Upstairs, above the barn, are rooms filled with wooden casks and the fragrance of fermenting balsamico. This is the acetaia, the attic where the grape must (the crushed grapes) ferments and becomes more and more concentrated over time.
As our guide explained, the process is fascinating yet quite simple. There is only one ingredient used – the must of grapes grown on the estate. The first step is to cook the grape must in a cauldron over an open flame for a full day to begin the process of evaporation. The liquid is then placed in the largest of a series of ever-smaller barrels. A set of barrels is called a battery and at the Villa Medici Ermete each battery consists of 5 barrels. In a long-standing tradition, a new battery is started and labeled with the name of each new baby born into the family. It matures as the child does, aging long past the minimum 12 years and passing on an important heritage. In the acetaia there was one battery which was started nearly 100 years ago, labeled with the name of an ancestor from several generations past.
Fermentation occurs in warm weather (a little bit of older fermented balsamico may be added to begin the process) and then in the winter of each year the liquid is moved to the next smaller barrel. The barrels are made of several different types of wood including oak, cherry, and chestnut. Each will contribute to the flavor of the vinegar. The barrels are left open to air, the vent at the top covered by a thin piece of linen, to allow for evaporation. Eventually the concentrated liquid moves from the last barrel in the battery to some even smaller barrels to finish aging. One room in the acetaia was lined with these small barrels.
Before the balsamico can be bottled for sale, it must be submitted to the local Consortium of Growers.
There, a panel of 5 expert tasters judge its characteristics (color, density, aroma, taste). If approved, the aceto (vinegar) can be bottled (under supervision) and labeled with the seal of the consortium and the red and yellow DOP symbol. That label verifies that the balsamic is a DOP Aceto Balsamico di Modena or di Reggio Emilia.

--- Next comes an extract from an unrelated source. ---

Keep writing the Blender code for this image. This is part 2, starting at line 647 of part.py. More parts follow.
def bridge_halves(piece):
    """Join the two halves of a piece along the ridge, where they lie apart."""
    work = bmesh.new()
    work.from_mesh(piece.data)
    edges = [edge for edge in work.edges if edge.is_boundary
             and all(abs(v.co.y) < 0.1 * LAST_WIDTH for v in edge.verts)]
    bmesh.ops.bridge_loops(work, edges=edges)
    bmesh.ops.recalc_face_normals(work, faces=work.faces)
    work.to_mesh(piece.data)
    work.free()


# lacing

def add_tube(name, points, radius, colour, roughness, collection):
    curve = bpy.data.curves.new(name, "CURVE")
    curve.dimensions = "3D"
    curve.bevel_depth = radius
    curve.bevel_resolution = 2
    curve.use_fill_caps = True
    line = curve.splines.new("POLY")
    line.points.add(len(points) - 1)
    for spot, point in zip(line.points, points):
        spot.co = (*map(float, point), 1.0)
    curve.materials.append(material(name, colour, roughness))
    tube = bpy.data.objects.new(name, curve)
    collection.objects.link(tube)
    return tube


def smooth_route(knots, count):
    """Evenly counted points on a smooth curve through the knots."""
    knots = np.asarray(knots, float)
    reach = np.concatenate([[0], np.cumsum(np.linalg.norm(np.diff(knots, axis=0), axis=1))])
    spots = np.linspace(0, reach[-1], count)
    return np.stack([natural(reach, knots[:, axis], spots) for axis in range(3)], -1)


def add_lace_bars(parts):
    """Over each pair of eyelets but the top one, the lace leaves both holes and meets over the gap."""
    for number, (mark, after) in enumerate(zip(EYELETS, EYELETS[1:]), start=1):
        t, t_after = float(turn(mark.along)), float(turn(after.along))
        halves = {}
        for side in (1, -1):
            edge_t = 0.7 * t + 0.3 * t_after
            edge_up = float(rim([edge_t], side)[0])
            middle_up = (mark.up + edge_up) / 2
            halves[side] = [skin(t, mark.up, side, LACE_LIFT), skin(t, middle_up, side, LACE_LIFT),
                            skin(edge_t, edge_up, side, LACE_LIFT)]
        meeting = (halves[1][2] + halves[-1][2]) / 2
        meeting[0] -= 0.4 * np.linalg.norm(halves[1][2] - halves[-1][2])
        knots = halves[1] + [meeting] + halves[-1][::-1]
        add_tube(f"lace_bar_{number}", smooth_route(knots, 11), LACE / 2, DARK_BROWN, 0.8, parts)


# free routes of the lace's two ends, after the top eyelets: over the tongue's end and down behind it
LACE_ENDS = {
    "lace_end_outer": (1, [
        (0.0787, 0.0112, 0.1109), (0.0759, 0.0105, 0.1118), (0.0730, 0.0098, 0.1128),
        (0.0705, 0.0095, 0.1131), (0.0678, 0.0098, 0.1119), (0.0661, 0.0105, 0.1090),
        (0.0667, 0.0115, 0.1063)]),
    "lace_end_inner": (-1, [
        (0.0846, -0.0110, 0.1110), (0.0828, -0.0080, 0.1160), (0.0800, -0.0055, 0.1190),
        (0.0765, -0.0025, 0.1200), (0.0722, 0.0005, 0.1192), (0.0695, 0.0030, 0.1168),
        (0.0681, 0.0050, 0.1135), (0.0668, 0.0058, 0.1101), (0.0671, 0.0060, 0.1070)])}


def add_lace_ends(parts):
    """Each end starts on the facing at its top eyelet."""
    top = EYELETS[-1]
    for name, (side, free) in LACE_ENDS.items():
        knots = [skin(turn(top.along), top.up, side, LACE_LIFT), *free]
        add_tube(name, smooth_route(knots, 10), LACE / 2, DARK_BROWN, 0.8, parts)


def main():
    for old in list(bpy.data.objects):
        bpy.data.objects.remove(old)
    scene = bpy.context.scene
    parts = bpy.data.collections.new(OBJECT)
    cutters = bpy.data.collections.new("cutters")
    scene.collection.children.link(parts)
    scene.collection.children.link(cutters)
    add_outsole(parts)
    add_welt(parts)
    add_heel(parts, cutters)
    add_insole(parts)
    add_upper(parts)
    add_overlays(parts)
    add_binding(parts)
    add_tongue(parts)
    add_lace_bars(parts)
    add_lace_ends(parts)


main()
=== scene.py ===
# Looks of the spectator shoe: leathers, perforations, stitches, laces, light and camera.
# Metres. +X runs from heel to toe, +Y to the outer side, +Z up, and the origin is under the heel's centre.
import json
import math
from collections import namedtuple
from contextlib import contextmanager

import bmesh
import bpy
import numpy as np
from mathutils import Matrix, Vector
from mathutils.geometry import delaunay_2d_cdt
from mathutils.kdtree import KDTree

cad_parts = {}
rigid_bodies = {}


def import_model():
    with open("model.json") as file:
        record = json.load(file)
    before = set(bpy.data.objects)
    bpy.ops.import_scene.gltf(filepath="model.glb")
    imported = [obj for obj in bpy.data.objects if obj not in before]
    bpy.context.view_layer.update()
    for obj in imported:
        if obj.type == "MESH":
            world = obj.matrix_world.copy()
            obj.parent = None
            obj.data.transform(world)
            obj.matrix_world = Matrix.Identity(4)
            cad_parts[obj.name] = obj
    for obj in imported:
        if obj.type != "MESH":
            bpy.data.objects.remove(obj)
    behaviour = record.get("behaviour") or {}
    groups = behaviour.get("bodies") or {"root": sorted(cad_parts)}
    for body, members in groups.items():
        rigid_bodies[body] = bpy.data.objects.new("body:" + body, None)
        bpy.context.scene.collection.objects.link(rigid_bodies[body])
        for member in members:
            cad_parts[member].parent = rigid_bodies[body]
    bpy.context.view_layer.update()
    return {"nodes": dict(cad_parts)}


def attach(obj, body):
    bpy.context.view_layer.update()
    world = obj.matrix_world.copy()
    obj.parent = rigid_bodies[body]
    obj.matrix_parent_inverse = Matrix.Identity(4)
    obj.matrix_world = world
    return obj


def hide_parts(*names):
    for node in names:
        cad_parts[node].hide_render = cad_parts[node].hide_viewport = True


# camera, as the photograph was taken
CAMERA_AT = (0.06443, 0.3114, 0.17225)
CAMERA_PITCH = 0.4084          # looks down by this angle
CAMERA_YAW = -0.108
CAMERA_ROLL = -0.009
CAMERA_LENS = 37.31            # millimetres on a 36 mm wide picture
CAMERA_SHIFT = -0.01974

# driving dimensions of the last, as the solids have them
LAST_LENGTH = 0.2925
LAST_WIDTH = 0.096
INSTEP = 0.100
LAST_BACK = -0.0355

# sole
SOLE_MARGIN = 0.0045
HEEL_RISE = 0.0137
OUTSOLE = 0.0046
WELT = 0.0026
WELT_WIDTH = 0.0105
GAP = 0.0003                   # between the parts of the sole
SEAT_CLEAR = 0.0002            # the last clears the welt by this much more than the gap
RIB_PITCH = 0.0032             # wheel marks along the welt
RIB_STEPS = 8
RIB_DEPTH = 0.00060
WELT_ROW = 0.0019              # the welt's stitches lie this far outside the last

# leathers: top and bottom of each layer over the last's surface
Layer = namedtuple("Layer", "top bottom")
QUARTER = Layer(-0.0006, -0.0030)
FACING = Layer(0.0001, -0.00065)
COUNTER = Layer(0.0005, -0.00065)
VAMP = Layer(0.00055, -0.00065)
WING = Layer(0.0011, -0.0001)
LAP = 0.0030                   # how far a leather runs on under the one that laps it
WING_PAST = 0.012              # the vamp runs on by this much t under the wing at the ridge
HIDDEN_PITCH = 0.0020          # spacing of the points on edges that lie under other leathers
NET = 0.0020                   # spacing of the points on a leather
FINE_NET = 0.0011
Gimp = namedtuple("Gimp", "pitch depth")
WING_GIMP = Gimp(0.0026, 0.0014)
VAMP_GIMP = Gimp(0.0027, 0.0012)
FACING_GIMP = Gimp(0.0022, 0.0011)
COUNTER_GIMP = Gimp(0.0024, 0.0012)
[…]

A traditional aged balsamic is a joy to taste and I was fortunate to sample three different ones at the end of the tour. All were delicious, with clear differences in taste and consistency. The younger vinegars (red label, 12 years of aging) were sharper in flavor and thinner than the older ones. They are recommended for everyday use in salads or as a condiment for raw vegetables, fish, or carpaccio. The 18 year vinegars (silver label) were less acidic, a bit sweeter and smoother. Suggested uses include in sauces or on meat or to drizzle on top of paté. They are also wonderful paired with chunks of Parmigiano Reggiano cheese.
Lastly we tasted the oldest, 25 year balsamic (gold label). This is the highest quality and most prized balsamic vinegar. It is not used in cooking, but is wonderful on strong cheese and also on desserts. The syrupy sweetness compliments strawberries and is wonderful drizzled on some gelato. It may even act as a sort of digestive taken by a spoonful at the end of a meal (in years past is was taken this way to ward off the plague!). The flavor of this long-aged balsamic is a true luxury.
As with most things, quality and price go hand in hand. The long process of aging, the use of traditional methods, and the relatively small production mean that authentic balsamic vinegars can be quite expensive. The intense flavors, and the way a small amount can turn a dish from ordinary to extraordinary, make it a worthwhile investment. A bottle of the 18 year, silver balsamic now adds wonderful flavor to my kitchen in Lucca. Having seen how it is produced at Villa Medici Ermete family just makes it all the more delicious.